Toscanini's Ice Cream Company (known simply as Toscanini's or Tosci's) is an ice cream parlor and café in Cambridge, Massachusetts, founded in 1981. It has won the Best of Boston award for best ice cream in 1997, 2009, and 2010, as well as other Best of Boston awards. It has also been highly rated in Gourmet magazine, and has been highly rated in The New York Times food section.

==Ice cream flavors==
Toscanini's offers a rotating menu of creative ice cream flavors, and the current flavors in stock at each store are updated in real time on their website, which also offers entertaining descriptions of the flavors.

==History==
Toscanini's original location is at 899 Main St. in Central Square. In January 2018, another location opened near Kendall Square at 159 First St while the Main St. store underwent renovations. The Main St. store reopened in January 2022. Other locations in the past have included the Someday Café in Somerville, Massachusetts (closed August 2006), a location in the MIT student center, and a location on Massachusetts Avenue in Harvard Square (closed December 2006).

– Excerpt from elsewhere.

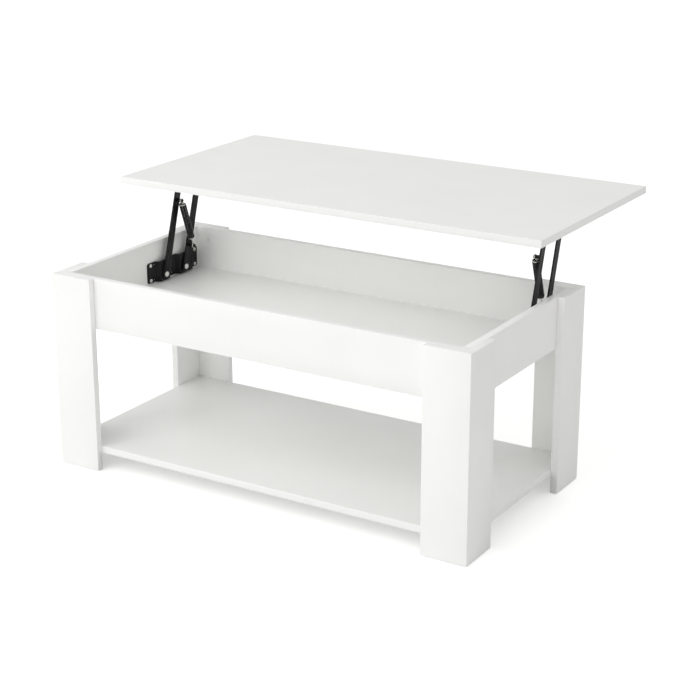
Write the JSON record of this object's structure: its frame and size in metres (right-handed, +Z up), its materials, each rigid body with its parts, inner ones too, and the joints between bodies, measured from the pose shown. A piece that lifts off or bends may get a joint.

In 2006, owner Gus Rancatore published an Amazon Short with author Helen Epstein, entitled Ice Cream Man: 25 Years at Toscanini's, presenting a personal story of how Toscanini's came to be.

===Seizure by the Massachusetts DOR===
On January 17, 2008, the business was seized by the Massachusetts Department of Revenue because of failure to pay more than $167,000 in taxes dating back to 2000. Ice cream maker Samuel Mehr set up a website with a PayPal donation link, and an overwhelming amount of support from the local community and beyond provided the owners with more than $30,000 toward satisfying the tax bill. A payment plan was organized with the MA DOR to pay the balance. After being closed for eight days, Toscanini's Ice Cream and Coffee Shop re-opened for business on January 25.